Kewlest New Word ...
Proustian (adj.) : relating to or characteristic of the French writer Marcel Proust or his works, particularly with reference to the recovery of the lost past and the stimulation of unconscious memory.
Milk is a food with a history – it has been argued about for at least the past ten thousand years. It is the most argued-over food in human history, which is why it was the first food to find its way into a modern scientific laboratory and why it is the most regulated of all foods.
People have argued over the importance of breastfeeding, the proper role of mothers, the healthful versus unhealthful qualities of milk, the best sources of milk, farming practices, animal rights, raw versus pasteurized milk, the safety of raw milk cheese, the proper role of government, the organic food movement, hormones, genetically modified crops, and more. (pg. 3)
People do not want to live near a dairy anymore. Cows defecate and they are extremely flatulent. This was never an issue with the charming forty-cow farm with the little red barn. But when a few thousand cows live next door, farting and producing mountains of manure that the farm endeavors to dry out and convert to fertilizer, they are very strong-smelling neighbors.
Farmers with large herds usually have more manure than their pastureland can absorb. The total annual waste in the United States is one hundred times more than what is taken in by human sewage treatment plants. (pg. 319)
“A dessert without cheese is like a lovely lady with only one eye.” (Jean Anthelme Brillat-Savarin). (pg. 278 )
There’s not much to nitpick about Milk!. The black-&-white pencil drawings of the various cow breeds didn’t impress me; I would have much rather had color photographs/paintings of them. It was a slow read, but that’s because I was fascinated by all the technical details therein, so that's not really a criticism.
It should be noted that there are 126 recipes (by Mark Kurlansky’s count, and I’ll take his word for it) interspersed throughout the book, some from as far back as the first-century A.D. by a cook named Apicius. Reading though these recipes got tedious after a while, but that’s probably because my culinary skills are legendary, and not in a good way. I once destroyed my kitchen when trying to make tomato soup from the can. People with "normal" cooking skills will most likely find these recipes interesting, even to the point of trying some out.
But overall I found Milk! to be a informative and interesting read, even if I skipped over those pesky recipes.
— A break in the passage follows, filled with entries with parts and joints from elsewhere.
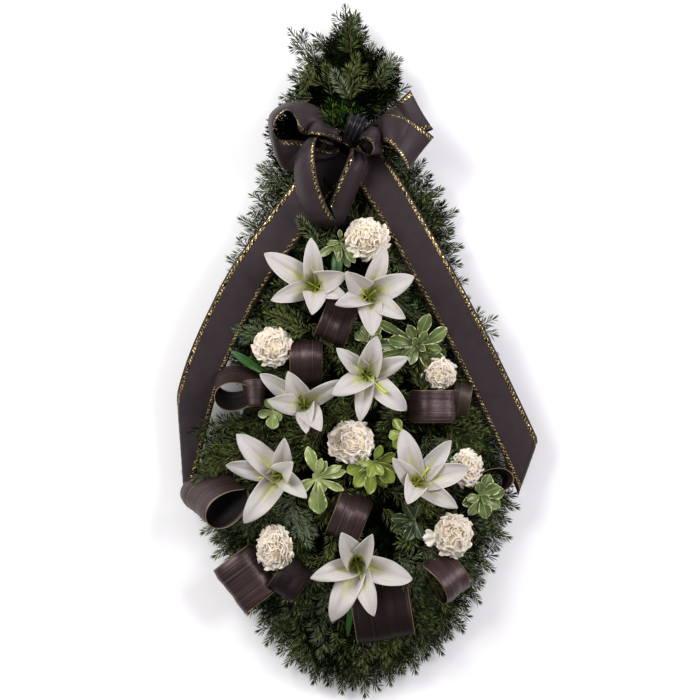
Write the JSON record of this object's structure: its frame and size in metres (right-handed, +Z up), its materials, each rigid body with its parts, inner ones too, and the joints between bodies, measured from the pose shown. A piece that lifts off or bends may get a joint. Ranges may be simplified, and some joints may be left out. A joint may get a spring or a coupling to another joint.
{
  "type": "memorial wreath",
  "caption": "Drop-shaped memorial wreath lying on its back: fir, white lilies, carnations and rolled leaves set in foam, with a wired ribbon bow and two tails.",
  "frame": {"origin": "middle of the wreath's footprint, on the surface it lies on", "axes": "+Y from the round foot to the tip, +X across the face to the right as the face is looked at, +Z up out of the face"},
  "size_m": [0.5834, 1.102, 0.1742],
  "materials": {
    "lily_petal": "soft satin white petals, yellow-green in the throat",
    "carnation_petal": "matt ivory ruffled petals",
    "dyed_leaf": "satin, near-black dyed leaf with fine lengthwise striations",
    "variegated_leaf": "satin mid-green leaf with a cream margin",
    "ribbon": "charcoal taffeta with a gold glitter line near each edge",
    "fir": "dark green needles on brown twigs",
    "foam": "open-cell moist floral foam",
    "board": "raw hardboard"
  },
  "bodies": {
    "root": {"lily_top_left": "lily_petal", "lily_top_right": "lily_petal", "lily_middle": "lily_petal", "lily_middle_left": "lily_petal", "lily_left": "lily_petal", "lily_right": "lily_petal", "lily_foot": "lily_petal", "carnation_top": "carnation_petal", "carnation_left": "carnation_petal", "carnation_right": "carnation_petal", "carnation_middle": "carnation_petal", "carnation_far_right": "carnation_petal", "carnation_low_right": "carnation_petal", "carnation_low_left": "carnation_petal", "bow_tie": "ribbon", "bow_loop_right_small": "ribbon", "bow_loop_left_inner": "ribbon", "bow_loop_front": "ribbon", "bow_loop_left": "ribbon", "bow_loop_right_lower": "ribbon", "bow_loop_right_upper": "ribbon", "rolled_leaf_top": "dyed_leaf", "rolled_leaf_upper": "dyed_leaf", "rolled_leaf_ring": "dyed_leaf", "rolled_leaf_right": "dyed_leaf", "rolled_leaf_behind": "dyed_leaf", "rolled_leaf_left": "dyed_leaf", "rolled_leaf_centre": "dyed_leaf", "rolled_leaf_low_left": "dyed_leaf", "rolled_leaf_inner_left": "dyed_leaf", "rolled_leaf_foot": "dyed_leaf", "rolled_leaf_low_right": "dyed_leaf", "rolled_leaf_far_right": "dyed_leaf", "bow_tail_left": "ribbon", "bow_tail_right": "ribbon", "rosette_top": "variegated_leaf", "rosette_right": "variegated_leaf", "rosette_centre_left": "variegated_leaf", "rosette_centre": "variegated_leaf", "rosette_far_right": "variegated_leaf", "rosette_low_right": "variegated_leaf", "fir_crown": "fir", "fir_crown_left": "fir", "fir_crown_right": "fir", "fir_upper_left": "fir", "fir_shoulder_left": "fir", "fir_side_left": "fir", "fir_waist_left": "fir", "fir_low_left": "fir", "fir_foot_left": "fir", "fir_foot": "fir", "fir_low_right": "fir", "fir_waist_right": "fir", "fir_hip_right": "fir", "fir_side_right": "fir", "fir_shoulder_right": "fir", "fir_face_upper": "fir", "fir_face_left": "fir", "floral_foam": "foam", "backing_board": "board"}
  },
  "joints": []
}
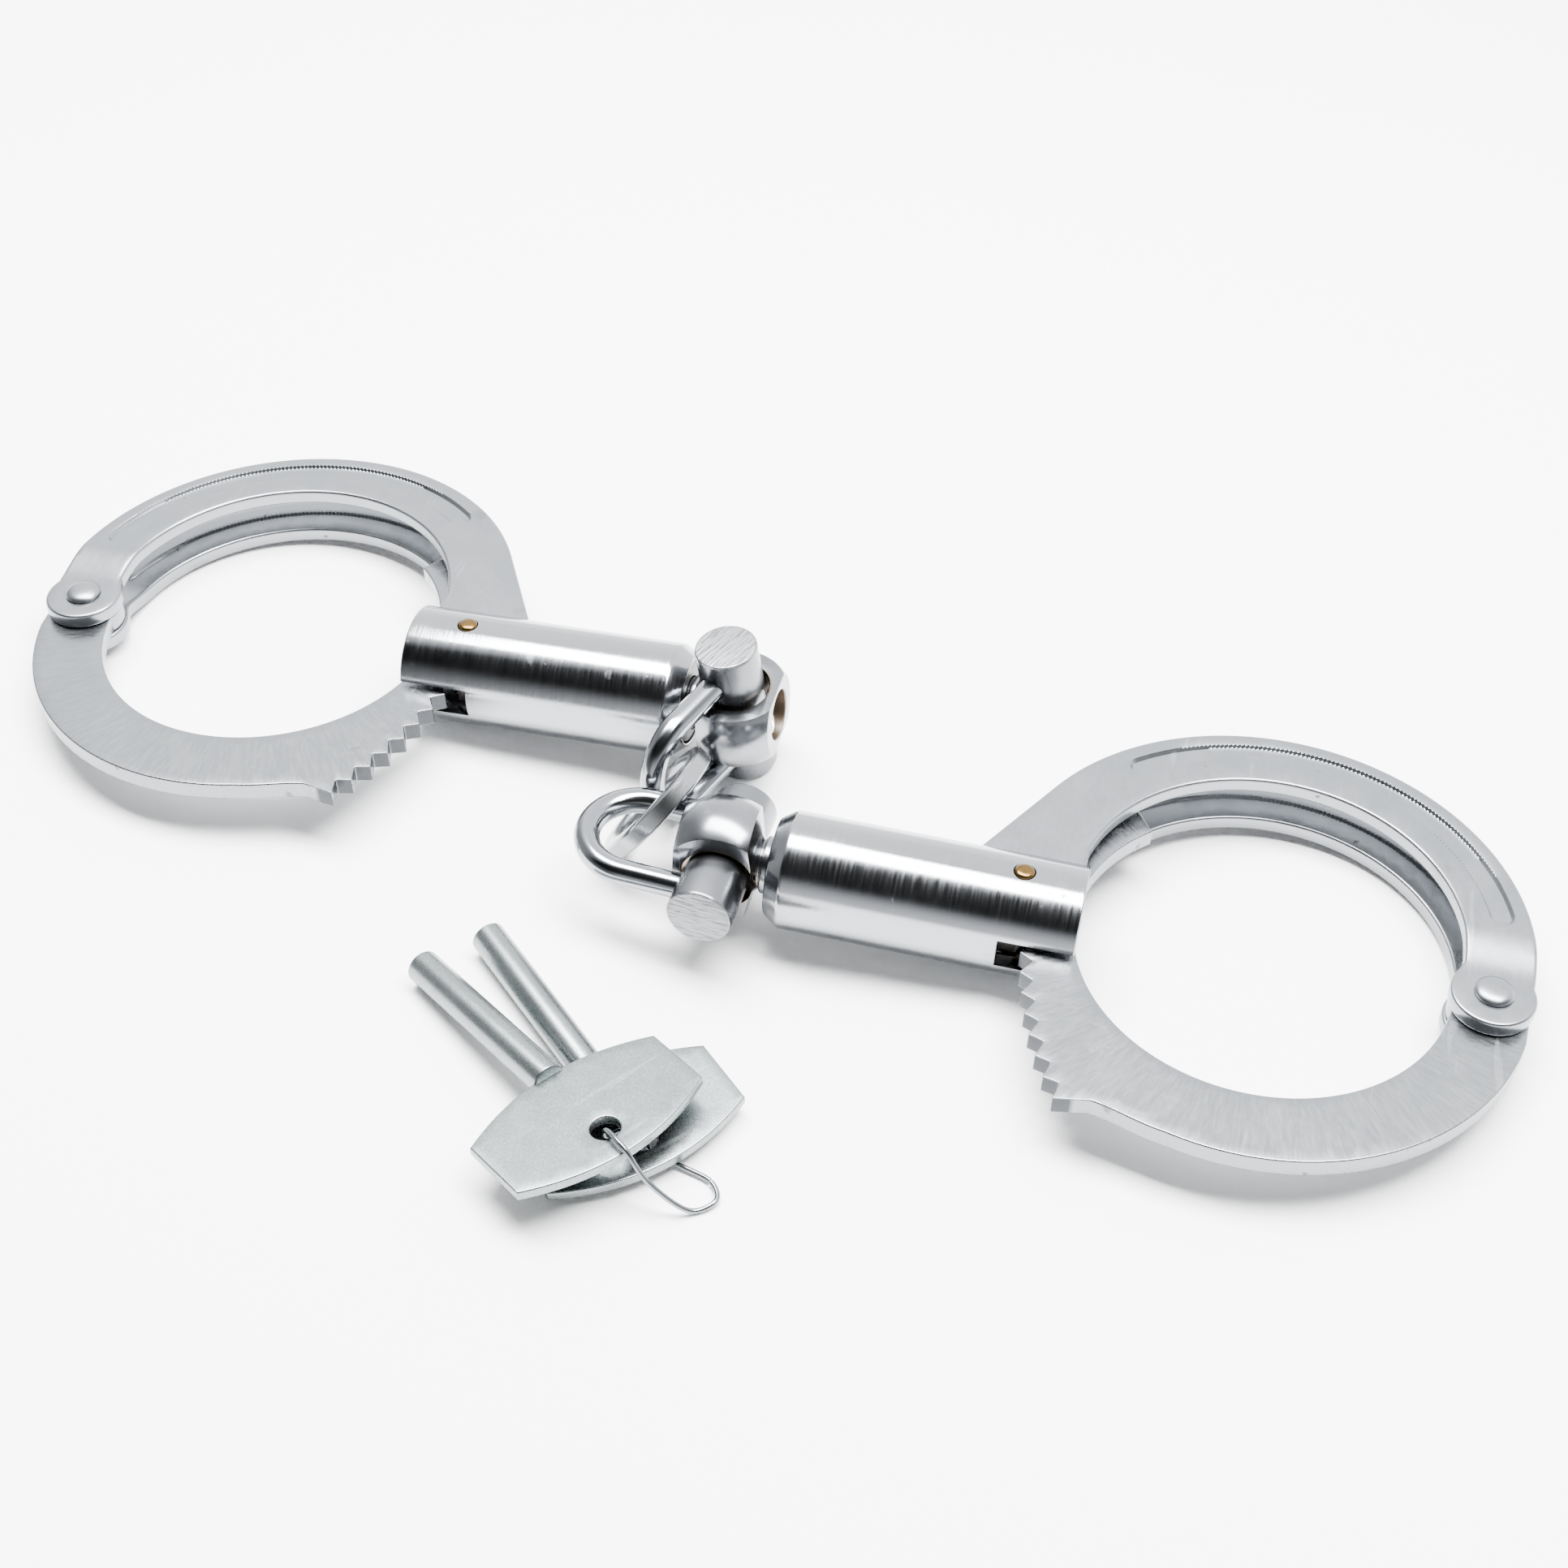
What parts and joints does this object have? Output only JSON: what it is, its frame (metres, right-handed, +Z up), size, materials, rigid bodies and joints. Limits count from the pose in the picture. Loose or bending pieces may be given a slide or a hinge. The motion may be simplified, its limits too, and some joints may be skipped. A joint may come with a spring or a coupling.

Milk! is my third Mark Kurlansky book (the other two are reviewed here and here), and I’ve thoroughly enjoyed all three. So if you’re into reading history and science, or concerned about food safety, or want to be well-versed when topics like GMO’s and breastfeeding come up at your next social engagement, or just want to try making some strange new dishes, Milk! is bound to be your cup of tea.
8½ Stars. Fur more Mark Kurlansky books are on my Kindle or my TBR shelf: Salt, Cod, The Basque History, and The Big Oyster. I suspect all the food-themed ones will also have recipes in them. We shall see.